China cybervictim claims a red herring
| Carol Huang |
BEIJING (AFP) – China’s full-throated denials of hacking and counter-accusations of its own do nothing to allay growing concern over large-scale cyberspying alleged in a bombshell report this week, Western analysts said.
Chinese officials and state-run media have lashed out after a report by a US firm laid out in unprecedented detail what Western officials and experts have long claimed: that China’s army runs an aggressive hacking operation targeting US firms.
But James Lewis, a senior fellow based in Washington with the Centre for Strategic and International Studies (CSIS), said: “No country breaks into tears and confesses when accused of espionage, so the denials can be dismissed.

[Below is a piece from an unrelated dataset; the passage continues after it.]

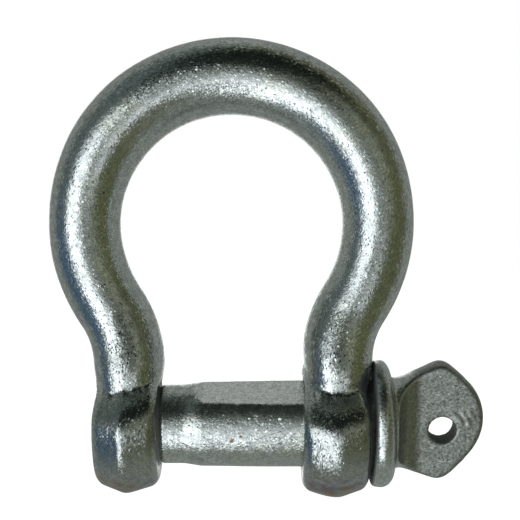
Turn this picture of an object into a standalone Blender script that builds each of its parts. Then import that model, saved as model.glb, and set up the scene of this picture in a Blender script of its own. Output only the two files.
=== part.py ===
"""Screw-pin bow shackle, 12 mm nominal.

Frame: the origin lies on the pin axis, midway between the jaws. +X runs along the pin
towards its eye, +Z points to the crown of the bow, and the bow lies in the XZ plane.
"""
import math

import bmesh
import bpy
from mathutils import Matrix, Vector

MM = 0.001

# Bow: a round bar, bent to a large round that closes into two short straight legs.
BAR_R = 5.95 * MM
CROWN_BAR_R = 6.45 * MM
SHOULDER_BAR_R = 5.85 * MM
BOW_R = 24.2 * MM
BOW_CENTRE_Z = 33.15 * MM
SHOULDER_R = 17.0 * MM
FLARE_TOP_Z = 13.5 * MM
LEG_END_Z = 2.0 * MM

# Legs and ears by side. The ears are forged discs with a roof-shaped rim.
LEG_X = {"left": 16.9 * MM, "right": 17.3 * MM}
WAIST_TOP_Z = {"left": 11.0 * MM, "right": 15.0 * MM}
WAIST_END_Z = {"left": 4.0 * MM, "right": 7.0 * MM}
EAR_X = {"left": 17.1 * MM, "right": 16.85 * MM}
EAR_HALF = {"left": 5.2 * MM, "right": 5.45 * MM}
EAR_R = {"left": 11.35 * MM, "right": 12.15 * MM}
SIGN = {"left": -1.0, "right": 1.0}
EAR_FLAT_IN = 2.3 * MM
EAR_EDGE_IN = 1.5 * MM
EAR_EDGE_BACK = 1.0 * MM
EAR_ROOF_DROP = 0.6 * MM
EAR_RIDGE_OUT = 0.5 * MM
EAR_EDGE_RISE = 0.35 * MM
EAR_EDGE_MIDDLE = (0.3, 0.75)
EAR_ROOF_AT = 0.5
EAR_CREST_HALF = 0.6 * MM
EAR_CREST_DROP = 0.06 * MM
LEG_INSIDE_FACE = 0.15 * MM
LEG_INSIDE_RIM = 1.2 * MM

# Pin: thread, neck, shank, collar and flattened eye.
THREAD_R = 6.45 * MM
THREAD_PITCH = 2.0 * MM
THREAD_DEPTH = 0.95 * MM
NECK_R = 6.5 * MM
SHANK_NEAR_R = 6.95 * MM
SHANK_R = 7.1 * MM
PIN_END_X = -21.6 * MM
PIN_POINT = 1.1 * MM
THREAD_PAST_JAW = 0.3 * MM
NECK_STEP = 0.2 * MM
NECK_END_X = -8.2 * MM
SHANK_START_X = -4.6 * MM
SHANK_FULL_X = 8.0 * MM
COLLAR_X = 22.95 * MM
COLLAR_THICK = 3.35 * MM
COLLAR_R = 10.5 * MM
COLLAR_WEDGE = 0.15
COLLAR_NEAR_R = 0.6 * MM
COLLAR_BAND = 0.6 * MM
COLLAR_DOME_DROP = 2.7 * MM
EYE_TILT = math.radians(11.7)
EYE_RISE = 0.15 * MM
EYE_LEAN = 0.065
EYE_THICK = 4.3 * MM
EYE_NECK_R = 7.5 * MM
EYE_START_X = COLLAR_X + 1.5 * MM
EYE_NECK_END_X = 27.4 * MM
EYE_SHOULDER = (30.4 * MM, 8.65 * MM)
EYE_PEAK = (34.2 * MM, 9.85 * MM)
EYE_BEFORE_PEAK = (1.3 * MM, 0.2 * MM)
EYE_AFTER_PEAK = (1.4 * MM, 0.55 * MM)
EYE_FLANK = (38.0 * MM, 7.15 * MM)
EYE_TIP_START_X = 38.6 * MM
EYE_TIP_X = 41.35 * MM
EYE_TIP_R = 8.9 * MM
EYE_HOLE_R = 2.2 * MM
EYE_HOLE_X = 34.45 * MM
EYE_HOLE_Z = -0.6 * MM
SCOOP_X = (26.8 * MM, 31.0 * MM)
SCOOP_ABOVE_NECK = 0.4 * MM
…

“Many countries besides the US have concluded that China is the leading bad actor in cyberspace and China’s espionage is on track to become a major international problem,” he added.
“Saying ‘we’re victims, too’ won’t deflect this.”

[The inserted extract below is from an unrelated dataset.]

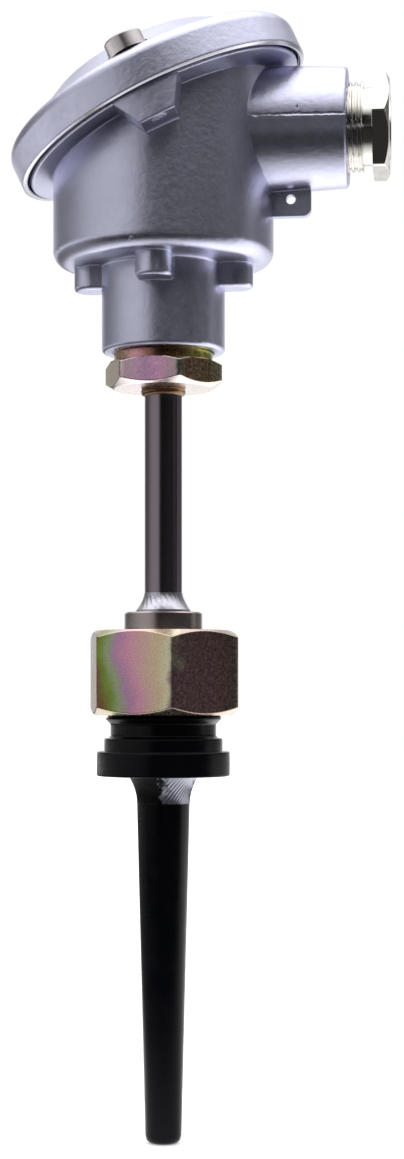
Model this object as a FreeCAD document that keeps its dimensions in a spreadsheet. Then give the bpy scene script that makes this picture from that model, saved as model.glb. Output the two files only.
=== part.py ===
import FreeCAD, Part
import math
import os
import Sketcher

# Resistance thermometer with a connection head: a tapered weld-in thermowell, a neck tube held on
# it by a union nut over a 24 degree cone, and a cast head with a tilted lid and a cable gland.
# The origin is the centre of the thermowell collar's seating face. +Z runs up to the head, +X is
# the side of the cable entry, and the front is -Y. All lengths are in millimetres.

SIZES = {
    # thermowell
    "well_thread_radius": 14.75,
    "well_thread_length": 16.4,
    "well_thread_edge": 1.2,
    "relief_depth": 1.25,
    "relief_length": 4.9,
    "relief_bevel": 0.6,
    "step_rise": 0.4,
    "step_thickness": 3.4,
    "collar_stand_out": 1.9,
    "collar_thickness": 6.3,
    "collar_edge": 0.5,
    "mouth_wall": 4.15,
    "cone_half_angle": 12.0,
    "stem_root_radius": 6.75,
    "spigot_step": 0.05,
    "spigot_length": 18.0,
    "stem_length": 94.1,
    "tip_radius": 4.6,
    "tip_round": 2.0,
    "tip_wall": 5.0,
    "stem_bore_gap": 0.25,
    "stem_bore_flare": 1.25,
    "drill_angle": 31.0,
    "well_weld_length": 7.0,
    "well_weld_width": 2.18,
    "well_weld_depth": 2.0,
    "well_weld_toe": 0.15,
    "well_weld_hollow": 9.0,
    # union nut
    "nut_flats": 36.0,
    "nut_lift": 15.6,
    "nut_length": 21.6,
    "nut_turn": 43.6,
    "nut_edge_inset": 0.7,
    "nut_thread_gap": 0.15,
    "nut_hole_gap": 0.15,
    "nut_seat_gap": 0.3,
    "nut_thread_spare": 0.4,
    "nut_mouth_edge": 0.9,
    "bevel_angle": 30.0,
    # cone nipple and its seal
    "nipple_nose": 9.0,
    "nipple_cone_gap": 0.1,
    "nipple_stop_gap": 0.4,
    "nipple_shoulder_inset": 2.35,
    "nipple_shoulder_length": 2.1,
    "nipple_ring_width": 5.2,
    "nipple_ring_length": 10.5,
    "nipple_ring_edge": 0.4,
    "nipple_bore_radius": 3.6,
    "nipple_socket_depth": 8.9,
    "seal_groove_rise": 4.6,
    "seal_groove_width": 2.2,
    "seal_groove_depth": 1.3,
    "nipple_seal_room": 0.2,
    "nipple_seal_press": 0.06,
    "nipple_seal_edge": 0.35,
    "nipple_weld_width": 2.2,
    "nipple_weld_length": 5.0,
    "nipple_weld_foot": 0.6,
    "nipple_weld_toe": 0.1,
    "nipple_weld_hollow": 7.0,
    # neck tube and neck adapter
    "tube_radius": 4.8,
    "tube_wall": 1.3,
    "tube_gap": 0.05,
    "neck_length": 57.2,
    "adapter_socket_depth": 12.9,
    "adapter_bore_inset": 0.6,
    "adapter_flats": 27.0,
    "adapter_turn": 52.7,
    "adapter_hex_length": 6.6,
    "adapter_lower_edge": 1.7,
    "adapter_upper_edge": 1.0,
    "adapter_collar_inset": 0.85,
    "adapter_collar_length": 2.6,
    "adapter_thread_radius": 12.0,
    "adapter_thread_length": 12.5,
    "adapter_thread_edge": 1.0,
    "adapter_weld_width": 0.65,
    "adapter_weld_length": 1.8,
    "adapter_weld_toe": 0.15,
    "adapter_weld_round": 1.12,
    # head housing
    "neck_wall": 3.75,
    "neck_edge": 1.0,
    "neck_root": 0.8,
    "neck_thread_gap": 0.05,
    "neck_thread_spare": 2.5,
    "neck_thread_bevel": 1.15,
    "neck_passage_radius": 9.0,
    "body_radius": 28.2,
    "body_wall": 3.4,
    "body_lift": 22.3,
    "body_round": 3.6,
    "floor_wall": 3.4,
    "cavity_round": 2.0,
    "pillar_offset": 1.9,
    "pillar_radius": 4.65,
    "pillar_drop": 6.2,
    "pillar_round": 1.0,
    "lip_lift": 58.9,
    "lid_tilt": 25.0,
    "flange_width": 9.3,
    "flange_below_lip": 1.0,
    "flange_above_lip": 3.0,
    "flange_edge": 0.5,
    "pad_root_half": 8.6,
    "pad_foot_half": 4.45,
    "pad_depth": 7.3,
    "pad_overlap": 1.0,
    "entry_drop": 2.65,
    "entry_stand_out": 19.1,
    "entry_root": 4.0,
    "entry_draft": 3.0,
    "entry_edge": 0.8,
    "entry_wall": 3.75,
    "entry_thread_radius": 11.25,
    "entry_thread_depth": 14.3,
    "entry_thread_bevel": 0.75,
    "cable_hole_spare": 0.4,
    "ear_stand_out": 9.7,
    "ear_drop": 24.9,
    "ear_height": 7.2,
    "ear_thickness": 2.6,
    "ear_round": 2.0,
    "ear_root": 2.4,
    "ear_hole_radius": 1.225,
    "ear_hole_inset": 5.1,
    "ear_hole_drop": 2.9,
    "lid_screw_inset": 4.5,
    "lid_screw_radius": 3.0,
    "lid_screw_gap": 0.03,
    "lid_screw_hole_depth": 9.0,
    "seal_inset": 3.5,
    "seal_width": 1.5,
    "seal_sink": 1.5,
    "seal_side_gap": 0.1,
    # lid
    "lid_gap": 0.1,
    "lid_side_gap": 0.7,
    "skirt_wall": 1.4,
    "lid_rim_height": 8.4,
    "lid_rim_round": 3.0,
    "lid_step_inset": 6.6,
    "lid_rim_angle": 19.2,
    "lid_step_round": 1.5,
    "lid_slope_width": 10.2,
    "lid_side_angle": 30.9,
    "lid_crown_round": 2.5,
    "lid_wall": 3.0,
    "lid_land_inset": 2.3,
    "lid_land_spare": 0.6,
    "lid_pocket_radius": 5.4,
    "lid_pocket_floor": 9.5,
    "lid_boss_radius": 4.3,
    "lid_boss_sink": 0.6,
    "lid_hole_gap": 0.3,
    # lid screws
    "screw_head_radius": 4.9,
    "screw_head_length": 3.9,
    "screw_head_round": 0.6,
    "screw_slot_width": 1.6,
    "screw_slot_depth": 1.9,
    "screw_reach": 15.0,
    "screw_point": 0.8,
    "washer_radius": 5.2,
    "washer_hole_gap": 0.2,
    "washer_thickness": 0.4,
    # cable gland
    "gland_flats": 24.0,
    "gland_turn": 26.0,
    "gland_stand_out": 6.4,
    "gland_hex_length": 4.2,
    "gland_hex_edge": 1.2,
    "gland_relief_depth": 1.55,
    "gland_relief_length": 2.5,
    "gland_thread_gap": 0.05,
    "gland_stem_length": 10.7,
    "gland_nose_edge": 1.0,
    "gland_wall": 2.1,
    "gland_bore_bevel": 0.8,
    "gland_washer_thickness": 1.0,
    "gland_washer_gap": 0.15,
    "gland_seal_length": 5.0,
    "gland_seal_gap": 0.1,
    "gland_seal_inset": 1.4,
    # measuring insert
    "insert_plate_inset": 3.8,
    "insert_plate_thickness": 2.0,
    "insert_screw_inset": 4.5,
    "insert_screw_radius": 2.0,
    "insert_screw_gap": 0.05,
    "insert_screw_depth": 7.0,
    "insert_screw_room": 1.0,
    "insert_screw_lift": 14.0,
    "insert_screw_head_step": 1.5,
    "insert_screw_head_length": 2.4,
    "insert_screw_head_edge": 0.4,
    "insert_screw_slot": 1.0,
    "insert_hole_gap": 0.4,
    "sleeve_radius": 4.0,
    "sleeve_length": 12.0,
    "sleeve_bevel": 1.0,
    "sleeve_collar_step": 1.5,
    "sleeve_collar_length": 1.2,
    "sheath_radius": 1.5,
    "sheath_wall": 0.35,
    "sheath_gap": 0.4,
    "sheath_end": 0.6,
    "sheath_round": 0.5,
    "element_radius": 0.8,
    "element_length": 15.0,
    "spring_step": 1.0,
    "spring_wire": 0.35,
    "spring_turns": 5.0,
    # terminal block
    "block_inset": 3.0,
    "block_height": 11.0,
    "block_edge": 0.6,
    "block_bore": 3.4,
    "block_notch": 5.0,
    "block_relief_room": 0.4,
    "terminal_turn": 45.0,
    "pocket_inner": 5.6,
    "pocket_width": 7.6,
    "pocket_depth": 7.0,
    "clamp_end_gap": 0.4,
    "clamp_side_gap": 0.5,
    "clamp_length": 8.4,
    "clamp_height": 6.4,
    "clamp_screw_seat": 11.6,
    "clamp_wire_seat": 7.6,
    "clamp_wire_depth": 4.0,
    "clamp_thread_radius": 1.75,
    "clamp_thread_gap": 0.05,
    "clamp_screw_head_step": 0.95,
    "clamp_screw_head_length": 2.0,
    "clamp_screw_length": 5.0,
    "clamp_screw_slot": 0.8,
    "lead_radius": 0.5,
    "lead_circle": 2.3,
    "lead_rise": 4.0,
}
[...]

The report from consultancy Mandiant alleged that hacking group “APT1” had stolen data from at least 141 organisations across 20 industries and was part of a Chinese military unit which investigators traced to an office block in Shanghai.
Although the account laid out the most detailed accusations yet of Chinese hacking, the rising power’s online conduct had already drawn growing scrutiny.
Last month the New York Times and other American media outlets reported they had come under hacking attacks from China, and a US congressional report last year named the country as “the most threatening actor in cyberspace”.